Alphabet’s Asia growth lags the world
Alphabet Inc. (NASDAQ: GOOGL), the parent company of Google, raked in $11.7 billion from the Asia Pacific region in the quarter ending 30 September, 2021.
In a quarterly earnings call today, Chief Executive Officer, Sundar Pichai, was upbeat about growth in the region.
“September marked 20 years since we opened our first office outside of the U.S. in Tokyo,” said Pichai.
“We now have thousands of employees in 28 offices across the Asia Pacific region, and we are investing in cloud regions and digital skills programs to help expand economic opportunity there.
“Our business in APAC is growing really well.”
However growth in the region during the quarter was softer on a year-on-year basis, compared to all other regions.
In the United States, revenues increased 39% year-on-year, the Europe, Middle East & Africa region was up 42%, while Other Americas (which includes Canada and South America) posted a 56% increase.
Overall though, Alphabet’s results beat most analysts’ expectations and it posted its third quarter in a row of record profit.
Key takeaways from the quarterly report include:
- Google advertising revenue: $53.13 billion, up from $37.1 billion (in Q3 2020)
- YouTube advertising revenue: $7.20 billion, up from $5 billion
- Google cloud revenue: $5 billion up from $3.4 billion
- Total revenue: $65 billion up from $46 billion
- Total profit for the quarter: $18.936 billion ($27.99 per share)
Loopholes emerging in China blackout
All of Alphabet’s Asia Pacific revenue is generated from outside the region’s biggest economy.
Google shuttered its Chinese search operations in 2010 after a series of hacking and censorship controversies.
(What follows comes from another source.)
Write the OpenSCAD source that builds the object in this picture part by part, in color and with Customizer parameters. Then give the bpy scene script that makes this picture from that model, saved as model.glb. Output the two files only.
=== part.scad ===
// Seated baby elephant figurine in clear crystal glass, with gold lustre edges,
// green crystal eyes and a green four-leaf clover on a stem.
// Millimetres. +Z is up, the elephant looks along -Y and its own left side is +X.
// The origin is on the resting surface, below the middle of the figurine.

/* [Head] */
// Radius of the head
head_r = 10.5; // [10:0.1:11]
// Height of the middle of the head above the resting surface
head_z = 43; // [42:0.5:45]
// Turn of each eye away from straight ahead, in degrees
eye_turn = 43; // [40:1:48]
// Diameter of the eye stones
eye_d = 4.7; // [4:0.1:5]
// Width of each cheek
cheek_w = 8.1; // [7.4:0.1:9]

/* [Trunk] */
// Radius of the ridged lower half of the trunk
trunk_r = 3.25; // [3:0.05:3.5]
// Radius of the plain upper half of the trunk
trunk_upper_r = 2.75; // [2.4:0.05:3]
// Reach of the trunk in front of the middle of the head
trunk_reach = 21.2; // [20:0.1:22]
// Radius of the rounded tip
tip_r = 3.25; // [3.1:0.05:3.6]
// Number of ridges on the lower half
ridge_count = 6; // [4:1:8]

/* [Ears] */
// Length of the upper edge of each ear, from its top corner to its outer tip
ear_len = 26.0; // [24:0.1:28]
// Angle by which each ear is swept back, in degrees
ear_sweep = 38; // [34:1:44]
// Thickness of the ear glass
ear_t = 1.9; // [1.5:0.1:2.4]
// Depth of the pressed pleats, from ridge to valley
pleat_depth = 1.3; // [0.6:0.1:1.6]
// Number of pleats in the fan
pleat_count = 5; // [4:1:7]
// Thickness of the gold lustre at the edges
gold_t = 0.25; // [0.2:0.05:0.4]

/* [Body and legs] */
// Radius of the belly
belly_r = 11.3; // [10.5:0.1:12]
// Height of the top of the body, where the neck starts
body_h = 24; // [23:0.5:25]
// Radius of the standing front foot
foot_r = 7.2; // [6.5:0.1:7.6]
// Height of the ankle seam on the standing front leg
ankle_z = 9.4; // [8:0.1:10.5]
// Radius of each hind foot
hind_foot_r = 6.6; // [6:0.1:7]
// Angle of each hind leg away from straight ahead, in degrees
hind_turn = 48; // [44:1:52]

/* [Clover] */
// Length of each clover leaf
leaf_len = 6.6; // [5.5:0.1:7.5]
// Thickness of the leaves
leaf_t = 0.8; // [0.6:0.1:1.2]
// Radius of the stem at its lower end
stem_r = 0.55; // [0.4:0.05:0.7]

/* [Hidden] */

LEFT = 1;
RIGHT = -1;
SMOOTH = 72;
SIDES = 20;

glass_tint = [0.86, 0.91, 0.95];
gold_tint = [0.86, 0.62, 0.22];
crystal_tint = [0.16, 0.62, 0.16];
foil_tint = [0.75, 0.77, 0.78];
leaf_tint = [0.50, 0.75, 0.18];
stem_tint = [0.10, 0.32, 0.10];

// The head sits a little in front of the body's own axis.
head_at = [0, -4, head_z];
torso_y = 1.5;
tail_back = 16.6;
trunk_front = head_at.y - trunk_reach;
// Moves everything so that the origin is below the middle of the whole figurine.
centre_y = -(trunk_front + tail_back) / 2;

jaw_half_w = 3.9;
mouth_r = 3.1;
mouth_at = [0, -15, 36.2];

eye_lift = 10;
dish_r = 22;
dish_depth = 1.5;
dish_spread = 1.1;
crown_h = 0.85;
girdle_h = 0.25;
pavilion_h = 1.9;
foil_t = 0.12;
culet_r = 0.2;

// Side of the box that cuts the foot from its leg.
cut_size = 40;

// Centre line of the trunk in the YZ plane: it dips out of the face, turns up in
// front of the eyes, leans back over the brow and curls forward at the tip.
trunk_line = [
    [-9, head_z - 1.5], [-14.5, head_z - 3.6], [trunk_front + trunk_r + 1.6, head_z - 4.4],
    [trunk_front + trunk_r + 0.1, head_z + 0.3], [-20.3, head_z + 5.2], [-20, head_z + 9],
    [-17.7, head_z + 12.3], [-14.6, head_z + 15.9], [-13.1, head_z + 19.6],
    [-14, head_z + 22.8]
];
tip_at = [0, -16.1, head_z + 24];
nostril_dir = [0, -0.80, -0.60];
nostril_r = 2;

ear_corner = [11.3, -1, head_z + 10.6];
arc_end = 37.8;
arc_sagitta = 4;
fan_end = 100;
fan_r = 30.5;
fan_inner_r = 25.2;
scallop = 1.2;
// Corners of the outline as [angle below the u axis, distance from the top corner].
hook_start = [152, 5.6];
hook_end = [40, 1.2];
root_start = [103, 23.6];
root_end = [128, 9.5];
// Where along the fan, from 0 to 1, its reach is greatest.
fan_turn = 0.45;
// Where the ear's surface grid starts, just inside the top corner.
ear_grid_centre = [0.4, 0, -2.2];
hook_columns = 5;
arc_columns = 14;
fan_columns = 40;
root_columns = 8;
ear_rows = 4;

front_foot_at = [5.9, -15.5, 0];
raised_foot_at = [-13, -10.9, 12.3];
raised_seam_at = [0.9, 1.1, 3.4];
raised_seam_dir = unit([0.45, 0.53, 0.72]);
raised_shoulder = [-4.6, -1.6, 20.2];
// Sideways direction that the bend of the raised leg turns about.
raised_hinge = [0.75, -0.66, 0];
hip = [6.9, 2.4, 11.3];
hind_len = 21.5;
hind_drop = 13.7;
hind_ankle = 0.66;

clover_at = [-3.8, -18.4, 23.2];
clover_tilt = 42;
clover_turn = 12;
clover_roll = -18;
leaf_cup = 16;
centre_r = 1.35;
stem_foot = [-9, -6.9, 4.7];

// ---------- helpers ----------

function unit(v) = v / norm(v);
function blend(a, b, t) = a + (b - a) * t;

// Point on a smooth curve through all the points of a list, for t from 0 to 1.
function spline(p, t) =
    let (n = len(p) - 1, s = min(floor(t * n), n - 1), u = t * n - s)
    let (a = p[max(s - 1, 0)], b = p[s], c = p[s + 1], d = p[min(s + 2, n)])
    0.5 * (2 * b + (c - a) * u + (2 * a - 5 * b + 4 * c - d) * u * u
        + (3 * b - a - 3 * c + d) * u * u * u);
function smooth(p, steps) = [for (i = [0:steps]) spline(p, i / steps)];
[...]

It is now effectively blocked on the Mainland, leaving Baidu (HKG: 9888) as the dominant internet search engine.
In recent years reports have emerged about Google and China repairing the fractured relationship, but no meaningful progress appears to have been made.
In 2019 Google confirmed it had abandoned plans to develop a censored search application for the Chinese market. Those plans were first revealed in documents leaked to The Intercept website.
The same year, Google also abandoned the Google AI China Centre in Beijing, just two years after it was opened.
However, more recently, Chinese residents have had access to Google search through the WeChat app.
This was made public earlier this month when Tencent (the owner of WeChat) released a statement labelling it a “loophole”.
“Due to recent technological upgrades, the official accounts’ robots protocol had loopholes, which caused the external crawlers to scrape part of the official accounts’ content. The loopholes have since been fixed,” said Tencent.